Performance · Playbook

The Minimum Effective Dose: a training system for people with no time

Half of adults never hit the baseline activity guidelines — not because they're lazy, but because their plan assumes a perfect week. This is the three-tier system that makes missing a workout structurally impossible.

N Noah · The Sharp Brief · July 4, 2026 · 8 min read
Person does a kettlebell squat in a sunlit living room at dawn

Every failed fitness plan dies the same death. You design it for your best week — the week with no travel, no sick kid, no 7 a.m. call — and then you live your actual weeks. You miss Tuesday, the plan's "broken," and the identity quietly follows: I'm not doing the program anymore. Two months later you start over from zero.

The public-health baseline is not ambitious: CDC and WHO guidelines call for roughly 150–300 minutes of moderate activity a week (or 75–150 vigorous), plus two days of strength work. Yet CDC data shows only about half of US adults hit even the aerobic half of that. The gap isn't knowledge or willpower. It's programming that treats a missed session as failure instead of a design input.

The fix is the same one we use everywhere else on this site: stop optimizing the ceiling, engineer the floor. We built attention architecture on that idea, and the Money OS runs on it. This is the physical version — the Minimum Effective Dose system. Three tiers, one metric, zero decisions made at 6 a.m.

Step 1: Define your three tiers

The core move: instead of one workout that you either do or skip, every session exists in three sizes. You choose the size based on the day you're actually having — but you never choose zero.

Write your three tiers down — literally, one card or phone note. The 6 a.m. decision is no longer "do I train today?" It's "which size?" That's a decision you can win while exhausted.

Step 2: The Standard session — one circuit, five patterns

You don't need a program, you need coverage of the five human movement patterns. One dumbbell or kettlebell covers all of them; so does bodyweight with a backpack of books.

  1. Squat — goblet squat or bodyweight squat, 8–12 reps
  2. Push — push-up variation or overhead press, 8–12 reps
  3. Pull — one-arm row or band row, 8–12 per side
  4. Hinge — Romanian deadlift or glute bridge, 8–12 reps
  5. Carry — walk 30–45 seconds holding the weight at your side, switch hands

Run it as a circuit: minimal rest between movements, 60–90 seconds between rounds, three rounds. That's roughly 20 minutes, strength boxes ticked. Do it twice a week and you've met the strength guideline; fill the remaining days with Tier 1–2 aerobic work and the weekly minutes take care of themselves.

Step 3: Schedule with if-then scripts, not intentions

Sessions that live "sometime today" die by 3 p.m. Anchor each one to an existing event and pre-decide the fallback:

Put the anchor slots in your calendar once, on Sunday. This pairs naturally with the 30-minute weekly review: while you're planning the week, size each day's session against what the calendar actually shows.

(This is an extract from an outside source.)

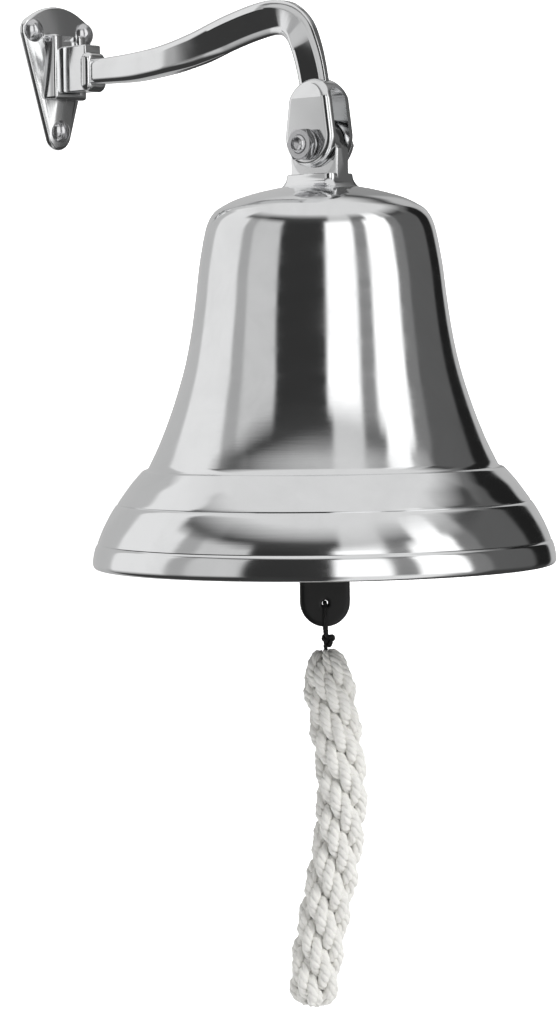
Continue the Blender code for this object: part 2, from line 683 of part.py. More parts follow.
def clapper_link(finish):
    """An oval link over the eye's lowest bar, in the plane across it."""
    bend = EYE_BAR_R + LINK_BAR_R + GAP
    low = EYE_B + bend
    upper = [(bend * math.cos(a), EYE_A + bend * math.sin(a))
             for a in (math.pi * i / 12 for i in range(13))]
    lower = [(bend * math.cos(a), low + bend * math.sin(a))
             for a in (math.pi + math.pi * i / 12 for i in range(13))]
    path = [Vector((0.0, y, z)) for y, z in upper + lower]
    link = ring_tube("clapper_link", path, LINK_BAR_R, 12, finish)
    turn_to_face(link)
    move_mesh(link, MOUTH)
    place_origin(link, MOUTH + Vector((0.0, 0.0, EYE_A)))


def clapper(finish):
    """One iron casting: an eye, a tapered shank, a ball, and a flat tail with a hole."""
    bend = EYE_BEND
    ring = [Vector((bend * math.cos(a), 0.0, EYE_B + bend * math.sin(a)))
            for a in (2 * math.pi * i / 24 for i in range(24))]
    eye = ring_tube("eye_guide", ring, CLAPPER_EYE_BAR_R, 12)
    top = EYE_B - bend + 0.4 * CLAPPER_EYE_BAR_R
    ball = []
    blend = math.asin(SHANK_LOW_R / BALL_R)
    for i in range(11):
        turn = blend + (math.pi * 0.92 - blend) * i / 10
        ball.append((BALL_R * math.sin(turn), BALL_Z + BALL_R * math.cos(turn)))
    profile = [(0.0, top), (SHANK_TOP_R, top - 1.5 * MM)] + ball + [(0.0, ball[-1][1])]
    body = turned("clapper", profile, 24, finish, 50.0)
    half = TAIL_WIDTH / 2
    tail_outline = convex(circle(half, (0.0, CLAPPER_TIP + half), 32)
                          + [(-half, BALL_Z - 6 * MM), (half, BALL_Z - 6 * MM)])
    tail = outline_prism("tail_guide", tail_outline, -TAIL_THICK / 2, TAIL_THICK / 2, "Y", None,
                         1.4 * MM)
    hole = outline_prism("tail_hole_cutter",
                         circle(TIE_D / 2 + TAIL_HOLE_GAP, (0.0, CLAPPER_TIP + TAIL_HOLE_UP), 20),
                         -TAIL_THICK, TAIL_THICK, "Y")
    pieces = [body, eye, tail, hole]
    combine(body, eye, "UNION")
    combine(body, tail, "UNION")
    combine(body, hole, "DIFFERENCE")
    for piece in pieces:
        turn_to_face(piece)
        move_mesh(piece, MOUTH)
        place_origin(piece, MOUTH + Vector((0.0, 0.0, EYE_B)))


# ------------------------------------------------------------------ cords

def face_frame(across, out, height):
    """A world point from across the tail, out from its face towards -Y, and above the mouth."""
    return MOUTH + Matrix.Rotation(FACING, 4, "Z") @ Vector((across, -out, height))


def tie_cord(finish):
    """A black cord through the tail's hole, down past the tip, with a rounded lower end."""
    hole = CLAPPER_TIP + TAIL_HOLE_UP
    join = CLAPPER_TIP - TIE_JOIN_DROP
    end = hole - TIE_DROP
    route = [(0.4 * MM, 1.4 * MM, join + 0.8 * MM), (0.3 * MM, 3.4 * MM, join + 3.6 * MM),
             (0.0, TIE_OFF, join + 8.0 * MM), (0.0, TIE_OFF - 1.0 * MM, hole - 1.2 * MM),
             (0.0, 1.8 * MM, hole), (0.0, -1.8 * MM, hole),
             (0.0, -TIE_OFF + 1.0 * MM, hole - 1.2 * MM), (0.0, -TIE_OFF, join + 8.0 * MM),
             (0.0, -TIE_OFF + 1.6 * MM, join + 3.9 * MM), (0.3 * MM, -1.7 * MM, join + 1.0 * MM),
             (0.3 * MM, -0.6 * MM, join - 0.6 * MM), (0.0, 0.0, join - 2.2 * MM), (0.0, 0.0, end)]
    radius = TIE_D / 2
    base = face_frame(0.0, 0.0, end)
    points = [p for p in even_run(smooth_run([face_frame(*p) for p in route], 8), 26)
              if p.z > base.z + radius / 2]
    scales = [1.0] * len(points)
    for lean in (0, 30, 60, 80):
        turn = math.radians(lean)
        points.append(base - Vector((0.0, 0.0, radius * math.sin(turn))))
        scales.append(math.cos(turn))
    return cord_curve("tie_cord", points, radius, scales, 2, finish)


def rope_route():
    """The rope's axis, bowed across the way the tail looks."""
    head = CLAPPER_TIP + TAIL_HOLE_UP - TIE_DROP - TIE_D / 2 - ROPE_GAP
    return [face_frame(bow * ROPE_LENGTH, 0.0, head - share * ROPE_LENGTH)
            for share, bow in ROPE_BOW]


def bell_rope(finish):
    """A plaited cotton rope, round at both ends, hung by the tie cord."""
    points = even_run(smooth_run(rope_route(), 8), 30)
    radius = ROPE_D / 2
    scales = []
    reach = 0.0
    total = sum((b - a).length for a, b in zip(points, points[1:]))
    for i, point in enumerate(points):
        if i:
            reach += (point - points[i - 1]).length
        near = min(reach, total - reach)
        inside = max(radius - near, 0.0) / radius
        scales.append(max(math.sqrt(1.0 - inside ** 2), 0.30))
    return cord_curve("bell_rope", points, radius, scales, 4, finish)


def main():
    clear_scene()
    polished = material("polished_aluminium", (0.80, 0.80, 0.81), 0.16, 1.0)
    plated = material("plated_steel", (0.62, 0.62, 0.63), 0.25, 1.0)
    iron = material("blackened_iron", (0.03, 0.03, 0.03), 0.45, 0.6)
    black_cord = material("black_cord", (0.02, 0.02, 0.02), 0.85, 0.0)
    cotton = material("white_cotton", (0.86, 0.85, 0.82), 0.9, 0.0)
    wall_plate(polished)
    for name, place in screw_places().items():
        wall_screw(name, place, plated)
    bracket_arm(polished)
    pivot_pieces(plated)
    bell(polished)
    clapper_hanger(plated)
    clapper_link(plated)
    clapper(iron)
    tie_cord(black_cord)
    bell_rope(cotton)


main()
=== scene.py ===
"""Ship bell on a wall bracket, with its clapper, tie cord and plaited rope.

Metres, +Z up. The wall is the plane Y = 0 and the bell hangs in front of it, at -Y. Every piece is
modelled where the frame says it is and rides on its own body.
"""

import json
import math
import random

import bmesh
import bpy
import numpy as np
from mathutils import Matrix, Vector


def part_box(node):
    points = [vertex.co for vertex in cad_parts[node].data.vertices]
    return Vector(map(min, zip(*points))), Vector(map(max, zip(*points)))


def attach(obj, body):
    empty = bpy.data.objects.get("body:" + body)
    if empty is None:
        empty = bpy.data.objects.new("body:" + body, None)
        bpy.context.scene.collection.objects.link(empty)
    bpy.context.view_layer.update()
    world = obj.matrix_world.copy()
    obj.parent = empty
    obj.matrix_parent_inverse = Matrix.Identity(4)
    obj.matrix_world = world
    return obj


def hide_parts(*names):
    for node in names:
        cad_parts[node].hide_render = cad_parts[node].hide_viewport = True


bl_info = {
    "name": "Ship Bell",
    "version": (1, 0, 0),
    "blender": (4, 5, 0),
    "location": "3D View > Sidebar > Ship Bell",
    "description": "Models a wall-hung ship bell piece by piece over its fixed frame",
    "category": "Add Mesh",
}

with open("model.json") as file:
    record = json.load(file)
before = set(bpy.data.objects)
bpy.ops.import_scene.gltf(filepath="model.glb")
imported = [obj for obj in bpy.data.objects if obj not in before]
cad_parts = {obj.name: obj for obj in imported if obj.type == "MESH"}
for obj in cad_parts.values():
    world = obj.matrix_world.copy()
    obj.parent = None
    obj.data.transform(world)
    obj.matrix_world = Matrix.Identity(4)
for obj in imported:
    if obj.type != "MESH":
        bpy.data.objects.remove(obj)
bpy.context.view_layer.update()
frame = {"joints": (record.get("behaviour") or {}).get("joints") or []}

MM = 0.001
JOINTS = {joint["name"]: joint for joint in frame["joints"]}
PIVOT = Vector(JOINTS["bell_swing"]["pos_m"])
MOUTH = Vector((PIVOT.x, PIVOT.y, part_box("bell")[0].z))
LIP_R = (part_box("bell")[1].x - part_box("bell")[0].x) / 2
TAIL_TURN = math.radians(-45.0)          # the clapper's flat tail looks this way from -Y
FACE_GAP = 0.3 * MM                      # left between pieces that rest on each other

# the camera stands in front of the bell and to the left of the wall plate
SIDE = Vector((0.682, -0.731, 0.0))      # towards the right of the view
BACK = Vector((-0.731, -0.682, 0.0))     # from the bell towards the viewer


# ------------------------------------------------------------------ settings

def length(label, note, value):
    """A length in metres that a user can change."""
    return bpy.props.FloatProperty(name=label, description=note, default=value, min=0.0,
                                   precision=5, unit="LENGTH")


def share(label, note, value):
    """A share from 0 to 1 that a user can change."""
    return bpy.props.FloatProperty(name=label, description=note, default=value, min=0.0, max=1.0,
                                   subtype="FACTOR")


def colour(label, note, value):
    return bpy.props.FloatVectorProperty(name=label, description=note, default=value, size=3,
                                         min=0.0, max=1.0, subtype="COLOR")


class BellSettings(bpy.types.PropertyGroup):
    """Sizes of the bell casting"""

    sides: bpy.props.IntProperty(name="Sides", description="Flats round the bell's mouth",
                                 default=144, min=32, max=256)
    shoulder: length("Shoulder", "Radius of the bell at its shoulder", 47.8 * MM)
    waist_wall: length("Waist wall", "Thickness of the wall above the beads", 4.6 * MM)
    bow_wall: length("Sound bow", "Thickness where the clapper strikes", 7.0 * MM)
    lip_wall: length("Lip", "Thickness of the wall at the mouth", 4.3 * MM)
    crown_wall: length("Crown", "Thickness at the middle of the crown", 8.2 * MM)
    lug_thick: length("Lug", "Thickness of the lug between the fork's ears", 7.8 * MM)
    bore: length("Bore", "Bore through the lug", 8.7 * MM)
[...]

Step 4: Keep one scoreboard — sessions, not outcomes

Track exactly one number: sessions this week, where any tier counts as one. Target five. Not weight, not pace, not what the watch says about your "readiness." Outcome metrics lag by months and punish you during the exact stretches — bad sleep, travel, stress — when showing up matters most. A wall calendar and an X is genuinely enough. Score four or five for six straight weeks before you let yourself care about any other number.

Our take: The Floor tier looks embarrassing on paper — ten minutes, no equipment, zero Instagram value. It's also the entire system. Consistency compounds and intensity doesn't, because intensity you can't repeat isn't training, it's an event. The person who never misses a week beats the person with the perfect program on every timescale that matters.

Worked examples

The parent with 20 minutes, max

Anchor: kid's nap or the 20 minutes after bedtime. Monday/Thursday: Standard circuit in the living room. Tuesday/Saturday: Tier 2 walk with the stroller or a podcast. Wednesday: Floor by default. Five sessions, zero commute, no gym membership. The dumbbell lives next to the couch — friction is the real opponent.

The road warrior

Rule: travel days are automatic Floor days — ten minutes in the room before checking email, no exceptions and no guilt. Home days are Standard by default. A 3-travel-day week still scores five sessions. The old program scored that week zero and called it a relapse.

The desk-bound overachiever

The failure mode here is the opposite: turning every session into Tier 3 until week four ends in soreness, a skipped week, and a restart. Prescription: cap Tier 3 at two per week, force the other three to stay small, and treat the cap as seriously as the floor. Recovery is where the adaptation happens — which is why the sleep protocol is the silent second half of this playbook.

Progression: turn one knob per week

When the Standard circuit stops feeling challenging, change exactly one variable: add a round, add 2 reps per movement, add weight, or shave rest. One knob, once a week. If you changed two things, you can't tell what worked — same rule we use in the $2 Test for agent stacks: cheap, reversible experiments beat grand redesigns.